The book’s subtitle suggests — at least it did to me prior to reading the book — a close connection between Whitefield, evangelical Protestantism, and the patriot cause of the American Revolution. Kidd presents hints that Whitefield sympathized with American complaints about British policies toward its North American colonies, but we do not possess very much evidence. Thus, Kidd concludes that “it is difficult to say how Whitefield would have handled America’s independence.” Indeed, perhaps it would be better to call Whitefield trans-Atlantic evangelicalism’s founding father than America’s. Although within two generations of his death many American evangelicals had cast aside Whitefield’s Calvinist in favor of Wesley’s Arminianism, Whitefield in many respects brought forth the substance and style of religiosity that characterized the religious atmosphere of the Early Republic.

One closing thought. Whitefield himself regretted the combative revivalism of his early years. He moderated his rhetoric and his approach (although he did not bend on his Calvinist theological principles). That shows wisdom, for there was something uncharitable and unseemly about the radical revivalist impulse to denounce its opponents as unconverted. The young Whitefield demonstrated what became a lamentable evangelical trait to question the authentic faith of less fervent or non-evangelical Christians. Too many evangelicals have presumed that their theological or ecclesiastical opponents do not really “know Jesus Christ” or are somehow not serious in their faith. I know, because I used to make such presumptions.

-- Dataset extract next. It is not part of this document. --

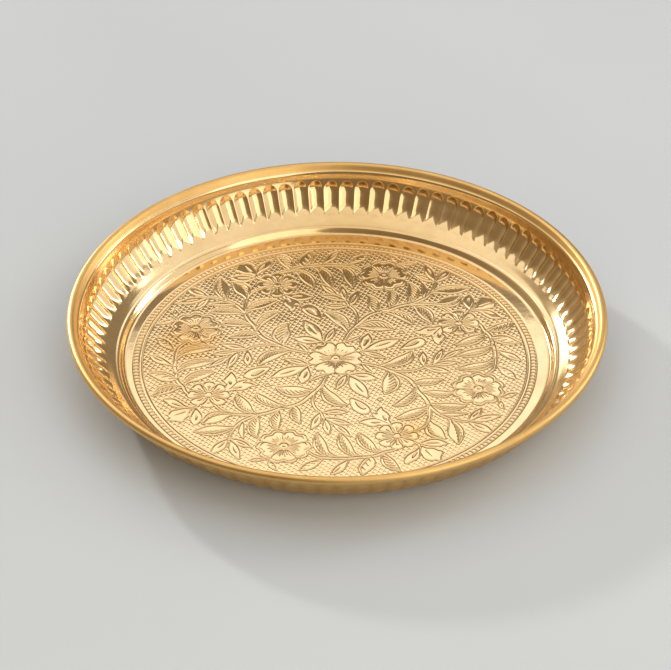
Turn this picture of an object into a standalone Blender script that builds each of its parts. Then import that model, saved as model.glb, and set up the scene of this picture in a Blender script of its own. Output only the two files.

One should readily understand how the evangelical tendency toward self-righteousness infuriates other Christians. Whitefield by and large came to understand this problem. For all of the criticism he received, Whitefield retained a capacity to forgive his theological opponents (such as the Wesleys) and also developed a remarkable capacity for self-reflection and self-correction. Thus, Kidd rightly praises “the first modern transatlantic celebrity” for his “substantial integrity, spiritual sincerity, phenomenal ability, and indefatigable energy.”